Appealing your sentence 

Your right to appeal a criminal conviction is guaranteed under the 6th Amendment. Based on the jurisdiction or the nature of the crime, you may even be entitled to more than one level of appeal. That is, even if the appellate court affirms the trial court’s decisions, you can have the appellate court’s ruling reviewed by a higher court. 

General Tips 

  • Exercise your right to remain silent: The most critical thing to always be aware of is your right to remain silent. Under the 5th Amendment, an individual may not be compelled to testify against themselves. Furthermore, juries and judges are not allowed to draw any inference of guilt from your opting to remain silent. Law enforcement personnel will often try to get a suspect to confess or incriminate themselves by indicating that it would be in their best interests to cooperate or by saying that only the guilty have a reason to invoke their right to remain silent.

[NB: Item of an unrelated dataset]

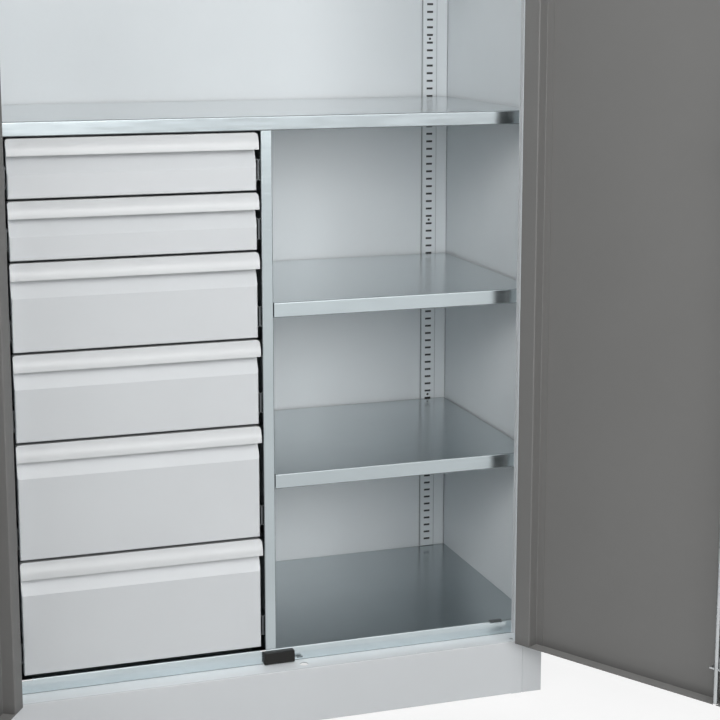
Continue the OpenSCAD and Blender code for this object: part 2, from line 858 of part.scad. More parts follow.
// The strip lies on the left door's inner edge and reaches past the door's free edge
module closing_strip() {
    gap = 0.5;
    color(DOOR_PAINT) mirror([1, 0, 0]) opened() {
        block([door_x0, door_in_y, door_z0 + 10], [strip_w - strip_reach, door_in_y + gap + strip_t,
                                                  door_z1 - 10]);
        block([-strip_reach, door_in_y + gap, door_z0 + 10], [door_x0, door_in_y + gap + strip_t,
                                                           door_z1 - 10]);
    }
}

// Hinges

module knuckle(z0, z1) {
    translate([hinge_x, hinge_y, z0]) difference() {
        cylinder(r = barrel_r, h = z1 - z0);
        translate([0, 0, -1]) cylinder(r = pin_r + pin_clear, h = z1 - z0 + 2);
    }
}

// A leaf beside the barrel, with a bridge to each knuckle that it carries. side is 1 or -1.
module hinge_leaf(z, side, spans) {
    half = hinge_h / 2;
    near = barrel_r + 1;
    wall = pin_r + pin_clear;
    xs = side > 0 ? [near, leaf_w] : [-leaf_w, -near];
    bridge = side > 0 ? [0, near] : [-near, 0];
    y1 = front_y;
    y0 = front_y - leaf_t;
    block([hinge_x + xs[0], y0, z - half], [hinge_x + xs[1], y1, z + half]);
    for (s = spans) difference() {
        union() {
            knuckle(z + s[0], z + s[1]);
            block([hinge_x + bridge[0], y0, z + s[0]], [hinge_x + bridge[1], y1, z + s[1]]);
        }
        translate([hinge_x, hinge_y, z + s[0] - 1]) cylinder(r = wall, h = s[1] - s[0] + 2);
    }
}

fixed_start = knuckle_h / 2 + knuckle_gap;

module frame_hinge_leaves() {
    color(DOOR_PAINT) both_sides() for (z = HINGE_Z)
        hinge_leaf(z, 1, [[-hinge_h / 2, -fixed_start], [fixed_start, hinge_h / 2]]);
}

module door_hinge_leaves() {
    opened() for (z = HINGE_Z)
        hinge_leaf(z, -1, [[-knuckle_h / 2, knuckle_h / 2]]);
}

module right_door_hinge_leaves() {
    color(DOOR_PAINT) door_hinge_leaves();
}

module left_door_hinge_leaves() {
    color(DOOR_PAINT) mirror([1, 0, 0]) door_hinge_leaves();
}

module hinge_pins() {
    head = 1.5;
    color(STEEL) both_sides() for (z = HINGE_Z)
        translate([hinge_x, hinge_y, z - hinge_h / 2 - head]) {
            cylinder(r = pin_r, h = hinge_h + 2 * head);
            cylinder(r = barrel_r, h = head);
            translate([0, 0, hinge_h + head]) cylinder(r = barrel_r, h = head);
        }
}

// Lock

module lock_rose() {
    color(STEEL) opened() difference() {
        block([lock_x - rose_w / 2, front_y - rose_t, lock_z - rose_h / 2],
              [lock_x + rose_w / 2, front_y, lock_z + rose_h / 2]);
        translate([lock_x, front_y + 1, lock_z]) rotate([90, 0, 0])
            cylinder(r = spindle_d / 2 + spindle_clear, h = rose_t + 2);
    }
}

module lock_case() {
    t = 1.2;
    cover_y = rod_y + 1;
    x0 = lock_x - case_w;
    x1 = lock_x + case_w;
    z0 = lock_z - case_h / 2;
    z1 = lock_z + case_h / 2;
    color(STEEL) opened() {
        block([x0, front_y + 2 * sheet, z0], [x0 + t, cover_y, z1]);
        block([x1 - t, front_y + sheet, z0], [x1, cover_y, z1]);
        block([x0, cover_y - t, z0], [x1, cover_y, z1]);
    }
}

module rod_guides() {
    t = guide_t;
    x0 = lock_x - guide_back;
    x1 = lock_x + guide_reach;
    y0 = front_y + sheet;
    places = [door_z0 + guide_end, lock_z - guide_step, lock_z + guide_step, door_z1 - guide_end];
    color(STEEL) opened() for (z = places)
        difference() {
            union() {
                block([x0, y0, z], [x1, door_in_y - 1, z + t]);
                block([x0, y0, z - guide_foot], [x1, y0 + t / 2, z + t + guide_foot]);
            }
            translate([lock_x, rod_y, z - 1]) cylinder(r = rod_d / 2 + rod_clear, h = t + 2);
        }
}

module door_handle() {
    y0 = front_y - rose_t - 0.5;
    hub_y = y0 - hub_h;
    bar_r = lever_w / 2;
    color(STEEL) opened() {
        translate([lock_x, disc_y1, lock_z]) rotate([90, 0, 0])
            cylinder(d = spindle_d, h = disc_y1 - hub_y);
        translate([lock_x, y0, lock_z]) rotate([90, 0, 0]) cylinder(d = hub_d, h = hub_h);
        translate([lock_x, hub_y + lever_t, lock_z]) rotate([90, 0, 0]) linear_extrude(lever_t) {
            translate([0, -bar_r]) square([lever_len - bar_r, lever_w]);
            translate([lever_len - bar_r, 0]) circle(r = bar_r);
        }
    }
}

module lock_disc() {
    disc_r = throw_r + 3.5;
    pin_tip = plate_y1 + 0.5;
    color(STEEL) opened() {
        translate([lock_x, disc_y1, lock_z]) rotate([90, 0, 0]) difference() {
            cylinder(r = disc_r, h = disc_t);
            translate([0, 0, -1]) cylinder(r = spindle_d / 2 + 0.05, h = disc_t + 2);
        }
        for (s = [-1, 1])
            translate([lock_x + s * pin_offset, pin_tip, lock_z + s * pin_offset]) rotate([90, 0, 0])
                cylinder(d = disc_pin_d, h = pin_tip - disc_y1 + disc_t / 2);
    }
}

// The upper rod's round bar and flat end. The lower rod is the same turned half round.
module rod_end() {
    slot_half = disc_pin_d / 2 + slot_clear;
    slot_x0 = -throw_r - slot_half;
    slot_x1 = -pin_offset + slot_half;
    plate_x0 = slot_x0 - 1.6;
    plate_x1 = slot_x1 + 2;
    low = -pin_offset - slot_half - 4;
    translate([lock_x, 0, lock_z]) difference() {
        union() {
            block([plate_x0, plate_y0, low], [plate_x1, plate_y1, rod_start + 8]);
            block([plate_x0, plate_y0, rod_start - 6], [rod_d / 2, plate_y1, rod_start + 8]);
        }
        block([slot_x0, plate_y0 - 1, -pin_offset - slot_half],
              [slot_x1, plate_y1 + 1, -pin_offset + slot_half]);
    }
}

module upper_lock_rod() {
    z0 = lock_z + rod_start;
    color(STEEL) opened() {
        rod_end();
        translate([lock_x, rod_y, z0]) cylinder(d = rod_d, h = rod_high_z - z0);
    }
}

module lower_lock_rod() {
    z1 = lock_z - rod_start;
    color(STEEL) opened() {
        translate([lock_x, 0, lock_z]) rotate([0, 180, 0]) translate([-lock_x, 0, -lock_z]) rod_end();
        translate([lock_x, rod_y, rod_low_z]) cylinder(d = rod_d, h = z1 - rod_low_z);
    }
}

side_panel_left();
side_panel_right();
back_panel();
top_panel();
floor_panel();
plinth_frame();
divider_panel();
drawer_carrier_panel();
slotted_rails();
middle_shelf();
upper_shelf();
half_shelf_upper();
half_shelf_lower();
shelf_clips();
door_stop_block();
frame_hinge_leaves();
hinge_pins();
cabinet_slides();
right_door_leaf();
right_door_hinge_leaves();
lock_rose();
lock_case();
rod_guides();
door_handle();
lock_disc();
upper_lock_rod();
lower_lock_rod();
left_door_leaf();
left_door_hinge_leaves();
closing_strip();
for (n = DRAWERS) {
    drawer_box(n);
    drawer_front(n);
    drawer_grip(n);
    drawer_middle_slides(n);
    drawer_inner_slides(n);
}
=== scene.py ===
"""Looks, studio and camera for the two-door workshop cupboard with drawers."""
import json
import math

import bmesh
import bpy
from mathutils import Matrix, Vector


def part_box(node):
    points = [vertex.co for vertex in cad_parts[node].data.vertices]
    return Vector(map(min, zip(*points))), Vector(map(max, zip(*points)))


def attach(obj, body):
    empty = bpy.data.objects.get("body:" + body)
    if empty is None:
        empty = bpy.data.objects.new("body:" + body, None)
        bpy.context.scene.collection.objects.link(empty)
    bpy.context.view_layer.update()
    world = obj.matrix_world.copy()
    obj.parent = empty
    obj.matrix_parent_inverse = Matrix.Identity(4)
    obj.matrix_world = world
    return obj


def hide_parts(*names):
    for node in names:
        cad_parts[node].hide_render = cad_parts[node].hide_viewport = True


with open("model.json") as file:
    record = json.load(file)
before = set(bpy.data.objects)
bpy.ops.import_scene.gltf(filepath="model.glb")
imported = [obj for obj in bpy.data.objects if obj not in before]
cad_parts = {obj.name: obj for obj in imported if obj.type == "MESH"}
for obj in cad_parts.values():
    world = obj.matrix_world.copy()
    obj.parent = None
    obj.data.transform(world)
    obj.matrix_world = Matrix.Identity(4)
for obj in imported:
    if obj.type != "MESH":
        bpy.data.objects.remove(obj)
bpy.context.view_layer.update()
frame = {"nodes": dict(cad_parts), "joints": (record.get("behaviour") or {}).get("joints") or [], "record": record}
nodes = frame["nodes"]
joints = {joint["name"]: joint for joint in frame["joints"]}

# Corners of the CAD nodes that the looks follow, in metres as everywhere here
rails_low, rails_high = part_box("slotted_rails")
shelf_low, shelf_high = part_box("middle_shelf")
floor_low, floor_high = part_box("floor_panel")
door_low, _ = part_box("right_door_leaf")

# The thickness of the folded sheets
SHEET = 0.001

# Camera: a photographer's view from the front left, a little above the drawers.
# Angles are in degrees, and the lens and sensor in millimetres.
CAMERA_PLACE = (-0.7435, -2.9234, 1.2503)
CAMERA_YAW = 18.491
CAMERA_PITCH = 9.758
CAMERA_LENS = 84.59
CAMERA_SENSOR = 36
CAMERA_SHIFT = -0.1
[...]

In these instances, you should remind yourself that there is nothing to be gained by speaking to them, and that they mean it when they tell you that “anything you say can and will be used against you.” Any communications regarding your case with law enforcement, the prosecution, court personnel, etc., should be conducted via your attorney.  
  • Be transparent with your lawyer: In working with your attorney, remain honest so they can give you the best possible defense. The attorney-client privilege ensures that your attorney cannot disclose any information you share with them to a third party without your consent.
  • Document all information that may help your case: To help with your defense, take the time as early as you can to write down everything you remember about what took place, as well as the contact information of any possible witnesses who can corroborate your story.